> Work to be completed
Begin with the first line of the entries below and reproduce each line exactly, ending with the line that holds "for node in".
★ ★ ★ ★
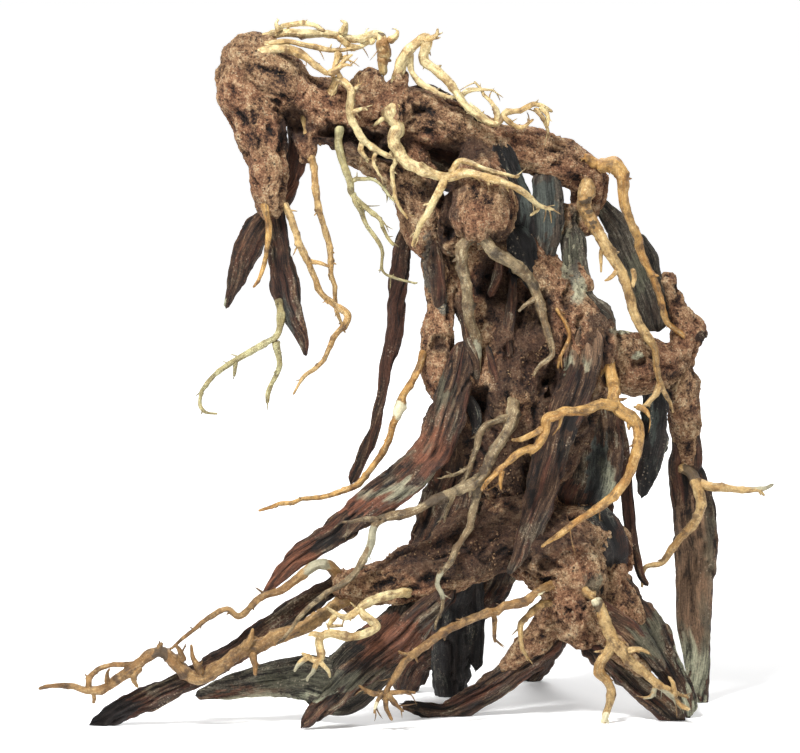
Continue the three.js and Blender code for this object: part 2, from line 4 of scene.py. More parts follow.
import bpy
import numpy as np
from mathutils.kdtree import KDTree
from bpy.props import FloatProperty, FloatVectorProperty, PointerProperty
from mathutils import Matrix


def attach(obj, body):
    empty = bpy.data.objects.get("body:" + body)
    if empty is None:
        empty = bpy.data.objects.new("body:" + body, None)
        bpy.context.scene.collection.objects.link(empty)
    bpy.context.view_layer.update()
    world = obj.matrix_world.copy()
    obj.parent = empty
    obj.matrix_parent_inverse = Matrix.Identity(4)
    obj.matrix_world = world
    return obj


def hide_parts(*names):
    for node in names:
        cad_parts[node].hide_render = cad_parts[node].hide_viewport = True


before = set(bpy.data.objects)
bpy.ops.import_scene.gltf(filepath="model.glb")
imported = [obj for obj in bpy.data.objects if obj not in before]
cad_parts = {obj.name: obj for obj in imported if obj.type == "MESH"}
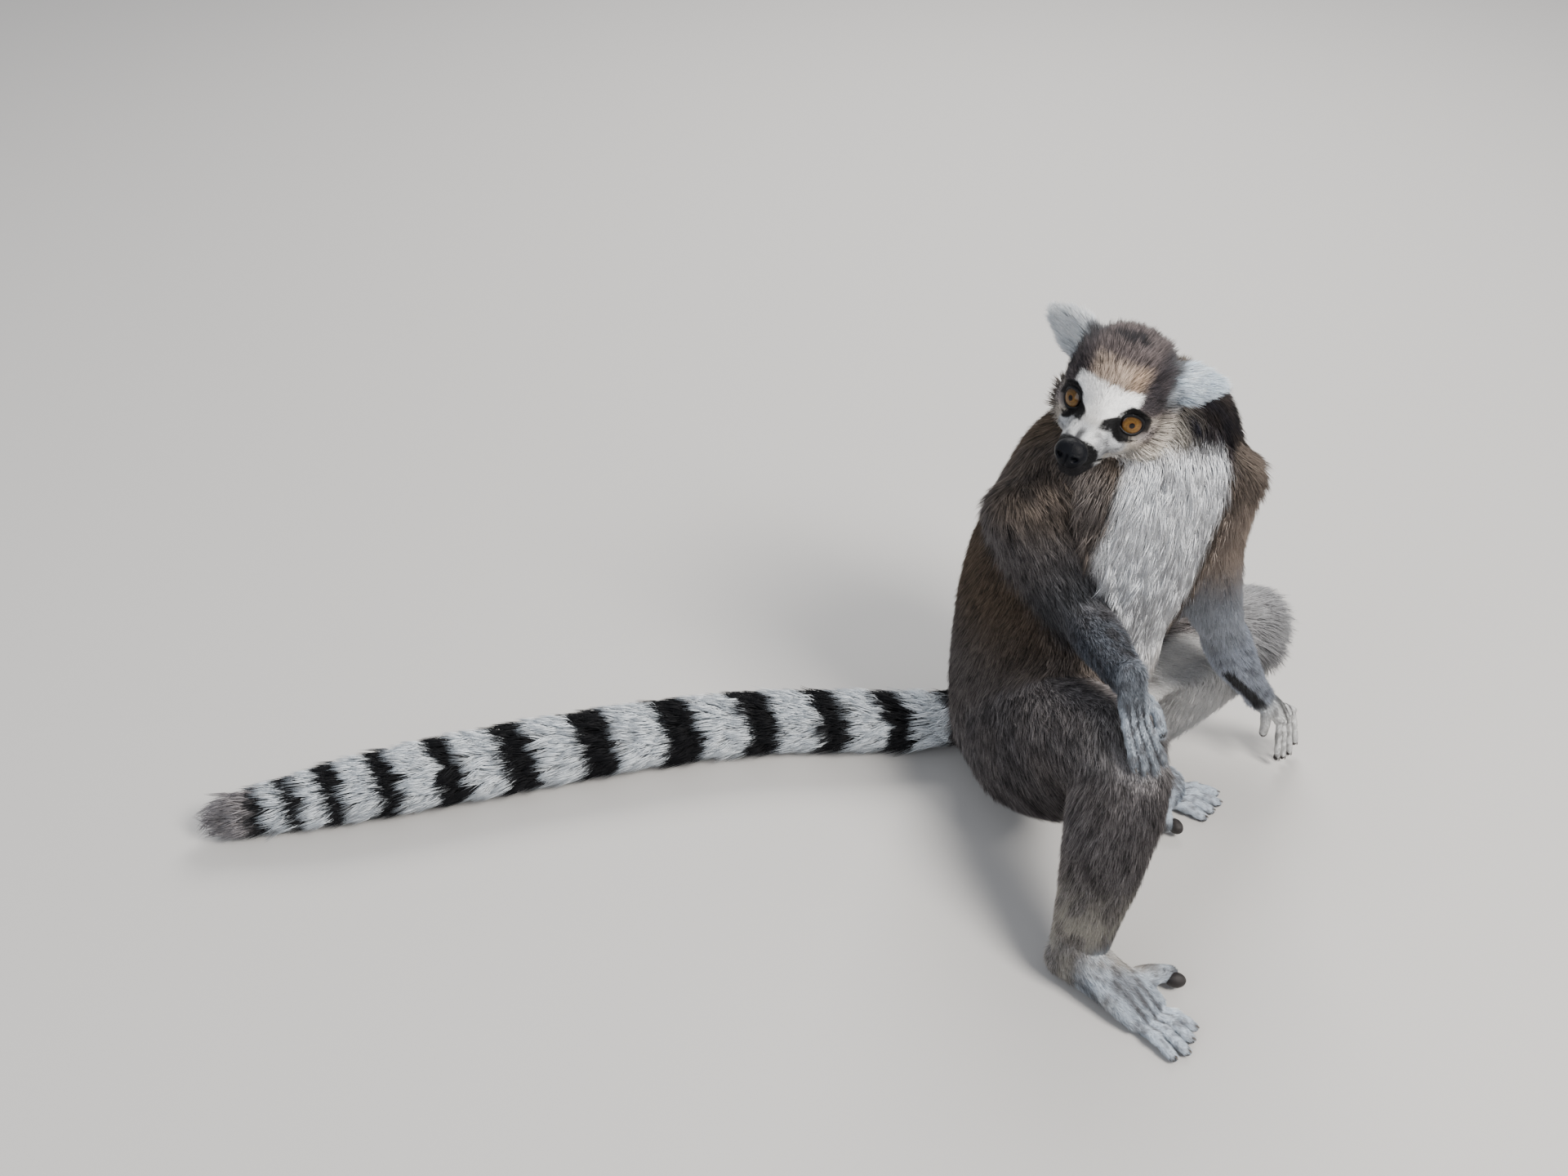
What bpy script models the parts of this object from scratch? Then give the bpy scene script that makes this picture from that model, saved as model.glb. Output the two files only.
★ ★ ★ ★
> Final answer
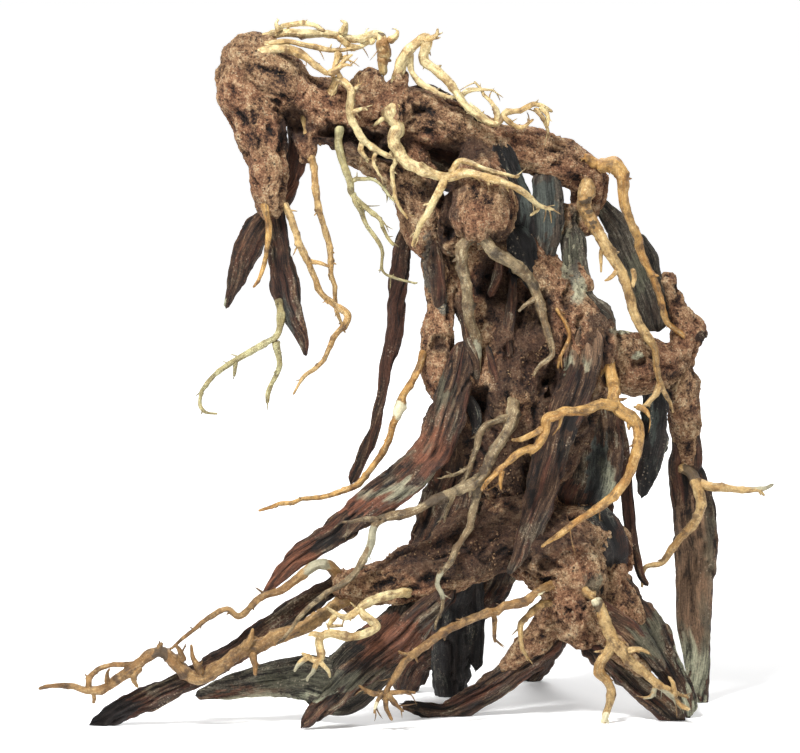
Continue the three.js and Blender code for this object: part 2, from line 4 of scene.py. More parts follow.
import bpy
import numpy as np
from mathutils.kdtree import KDTree
from bpy.props import FloatProperty, FloatVectorProperty, PointerProperty
from mathutils import Matrix


def attach(obj, body):
    empty = bpy.data.objects.get("body:" + body)
    if empty is None:
        empty = bpy.data.objects.new("body:" + body, None)
        bpy.context.scene.collection.objects.link(empty)
    bpy.context.view_layer.update()
    world = obj.matrix_world.copy()
    obj.parent = empty
    obj.matrix_parent_inverse = Matrix.Identity(4)
    obj.matrix_world = world
    return obj


def hide_parts(*names):
    for node in names:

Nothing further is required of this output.